Vivimos bajo la dictadura de una asamblea legislativa a la que nadie puede cuestionar, repudiar o suprimir poderes y privilegios. Son un gobierno en sí mismo, monolítico y buscón, con el barniz -o el paripé- de que responden al bienestar de los infelices distritos que representan. Y de un tiempo para acá han entrado en la vorágine de la soberbia, haciendo y deshaciendo a gusto, y despreciando las reacciones críticas. Están embriagados de poder, dispuestos a aplastar cualquier voluntad que no sea la suya. Lo de aumentar las penas del aborto en el Código Civil no es un absurdo como mucha gente piensa. Es la reafirmación de su proyecto represivo. Olvidémonos de que hay una instancia superior a la de ellos, y que las leyes que prevalecen al final son otras. Lo saben, pero no les importa. Aprobar esos disparates es la manera de decir que advertirnos que están decididos a controlarlo todo, y a las mujeres en primer lugar.
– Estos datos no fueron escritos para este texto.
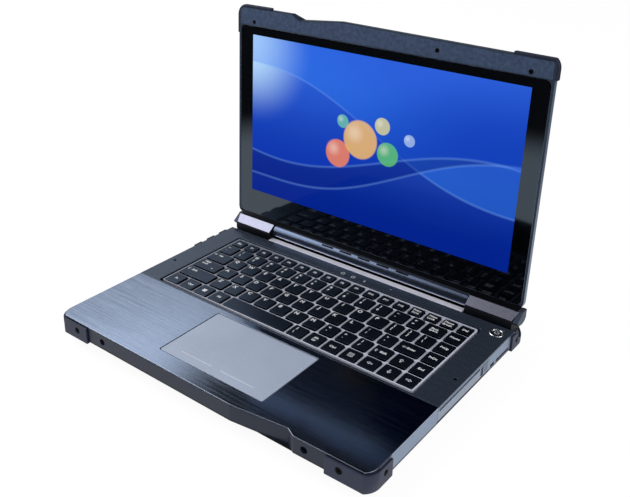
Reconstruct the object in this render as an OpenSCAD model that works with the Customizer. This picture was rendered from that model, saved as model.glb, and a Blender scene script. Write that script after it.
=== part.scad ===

Ni respetan, ni les importa lo que se diga en la calle. ¿Qué instrumentos tiene el ciudadano para modificar ese estado de cosas, y encima la promulgación de leyes cada vez más obscenas, con las que humillan a las comunidades? Tengo un ejemplo en mi propio barrio, gente indefensa ante los pisotones. Más pisotones les propinarán. Pueden apostar a eso.

Y mientras el País arde, ni siquiera se sientan como Nerón a verlo arder. Qué va: se ponen a bailar entre ellos. Merengue, bachata y reguetón. La fiesta interminable. La gran cumbancha entre las ruinas.